2.3 RSLs are advised to take their own legal advice in determining whether a property is excluded from the provisions of the RTA.
2.4 To determine whether a property is situated in a designated rural area RSLs should refer to the 1977 Statutory Instruments: for The Housing (Right to Acquire or Enfranchisement) (Designated Rural Areas). These can be viewed at www.opsi.gov.uk/stat.htm The Statutory Instruments may refer to ‘designated rural area maps’, which can be viewed at a relevant regional Government Office or at the Housing Corporation. If you wish to view the maps at the Housing Corporation’s regional office please make arrangements with the appropriate Regional Informal Officer – telephone 0845.230.7000.
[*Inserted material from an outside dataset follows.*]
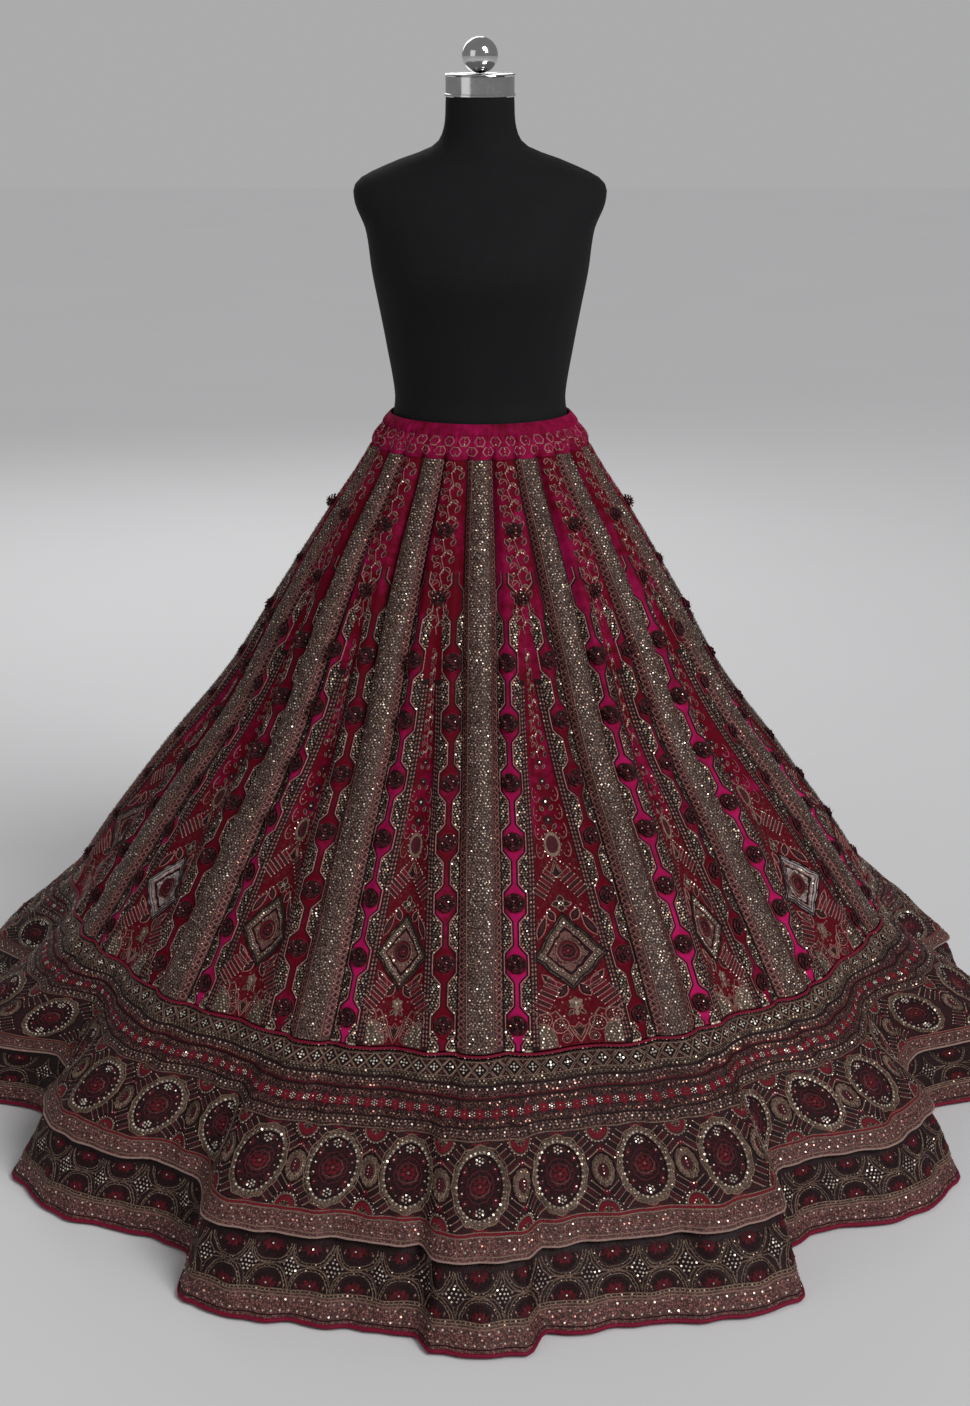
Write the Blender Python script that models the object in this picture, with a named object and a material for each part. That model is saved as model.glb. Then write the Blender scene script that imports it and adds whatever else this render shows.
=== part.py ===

3 PROPERTIES TO BE DEMOLISHED
3.1 With effect from 18.1.2005 s183 of The Housing Act 2004 introduces new procedures relating to RTA in respect of properties to be demolished. The following paragraphs provide a brief outline of the new provisions, but RSLs should familiarise themselves with the contents and requirements of this part of the Act, and in particular the publicity requirements.
3.2 When an RSL decides to demolish a property within five years an initial demolition notice should be sent to tenants. This notice should include details of the intention to demolish; the reasons for demolition; and the intended timetable. RSLs should also notify tenants of the effects of the initial demolition notice, ie that is while it is in force the landlord’s obligation to complete an RTA sale is suspended; it does not prevent new RTA applications being made; and that where a valid RTA claim has been made the tenant may be compensated for expenditure reasonably incurred before the notice was served.
3.3 When an RSL subsequently decides not to demolish the property it must serve a revocation notice as soon as is reasonably practical.
3.4 If an initial demolition notice expires and demolition has not taken place, no further demolition notice can be served on that property for a period of five years.